LISTED ENTRIES -

══════

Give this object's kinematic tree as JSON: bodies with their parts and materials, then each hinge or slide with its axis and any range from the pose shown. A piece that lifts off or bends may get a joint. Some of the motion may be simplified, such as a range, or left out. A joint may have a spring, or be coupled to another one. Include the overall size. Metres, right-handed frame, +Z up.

══════

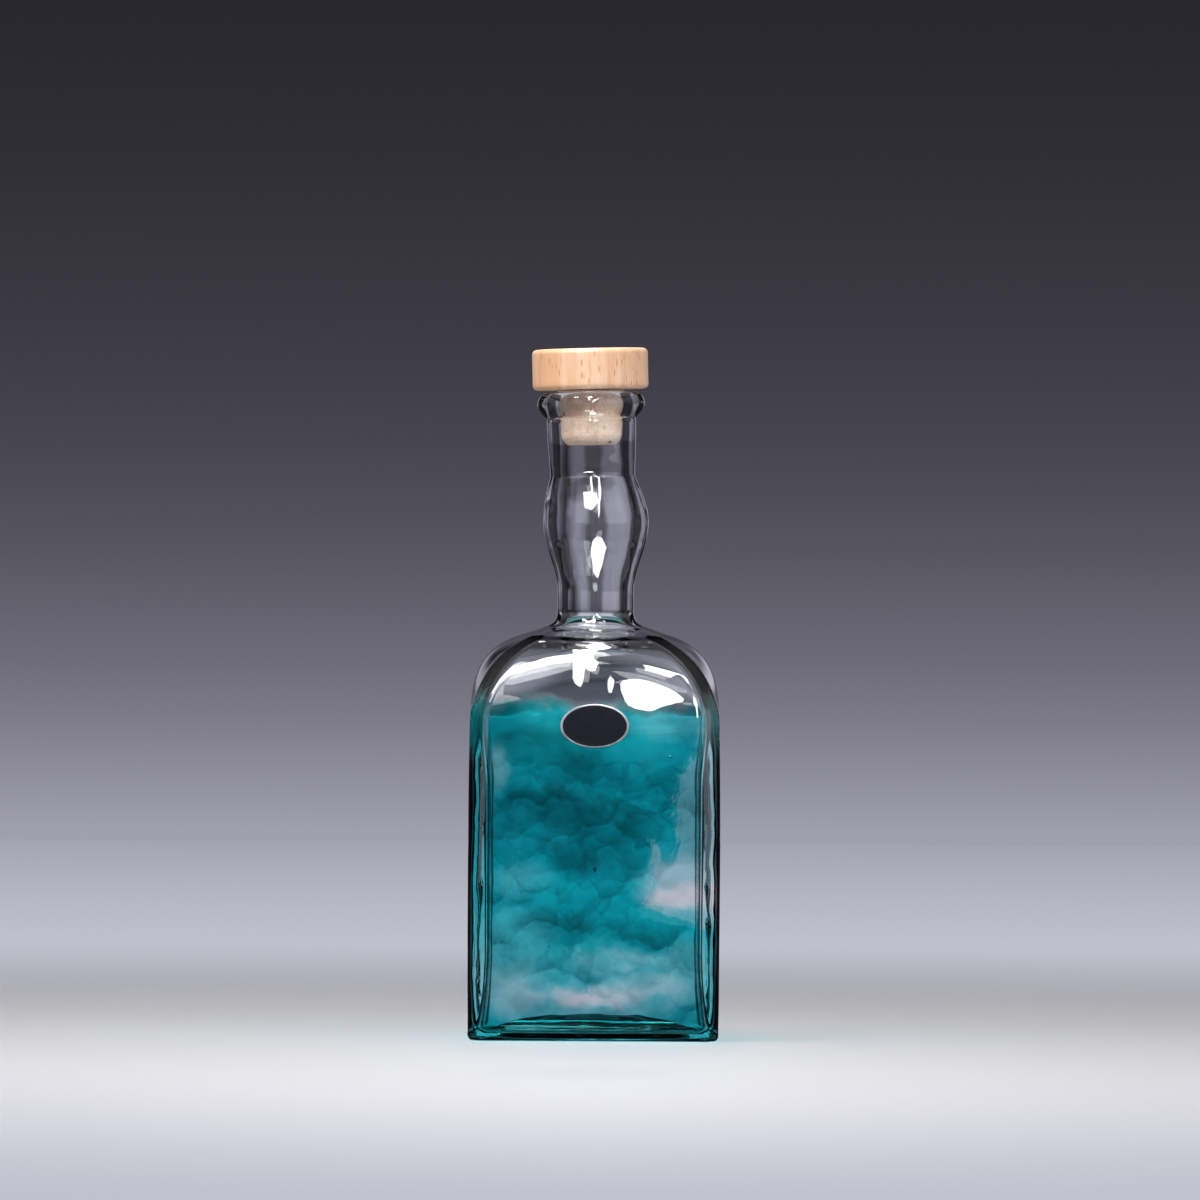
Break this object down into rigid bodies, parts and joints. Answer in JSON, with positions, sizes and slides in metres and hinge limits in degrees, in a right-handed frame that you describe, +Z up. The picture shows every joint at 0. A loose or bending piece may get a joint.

══════

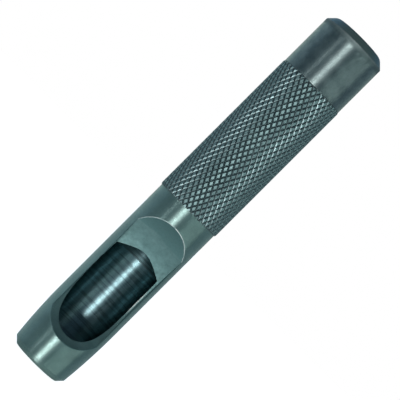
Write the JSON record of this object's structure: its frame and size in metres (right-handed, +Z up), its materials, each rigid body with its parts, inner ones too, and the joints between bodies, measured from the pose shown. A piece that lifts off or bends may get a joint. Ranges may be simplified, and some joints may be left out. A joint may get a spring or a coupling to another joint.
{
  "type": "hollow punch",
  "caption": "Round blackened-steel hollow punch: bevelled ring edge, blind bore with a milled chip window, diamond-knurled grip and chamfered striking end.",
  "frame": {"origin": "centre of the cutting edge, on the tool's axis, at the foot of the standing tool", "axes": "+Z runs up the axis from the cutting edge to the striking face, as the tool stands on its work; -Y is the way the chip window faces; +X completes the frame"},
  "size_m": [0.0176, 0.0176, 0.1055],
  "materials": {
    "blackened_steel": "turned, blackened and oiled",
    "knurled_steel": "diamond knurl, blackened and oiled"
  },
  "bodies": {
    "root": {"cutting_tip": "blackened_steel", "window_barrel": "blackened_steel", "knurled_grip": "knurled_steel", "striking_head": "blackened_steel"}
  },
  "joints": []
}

══════

INSTRUCTION - Only lines that contain the word "JSON" are wanted; copy each of them.

ANSWER TO THE PROBLEM -
Give this object's kinematic tree as JSON: bodies with their parts and materials, then each hinge or slide with its axis and any range from the pose shown. A piece that lifts off or bends may get a joint. Some of the motion may be simplified, such as a range, or left out. A joint may have a spring, or be coupled to another one. Include the overall size. Metres, right-handed frame, +Z up.
Break this object down into rigid bodies, parts and joints. Answer in JSON, with positions, sizes and slides in metres and hinge limits in degrees, in a right-handed frame that you describe, +Z up. The picture shows every joint at 0. A loose or bending piece may get a joint.
Write the JSON record of this object's structure: its frame and size in metres (right-handed, +Z up), its materials, each rigid body with its parts, inner ones too, and the joints between bodies, measured from the pose shown. A piece that lifts off or bends may get a joint. Ranges may be simplified, and some joints may be left out. A joint may get a spring or a coupling to another joint.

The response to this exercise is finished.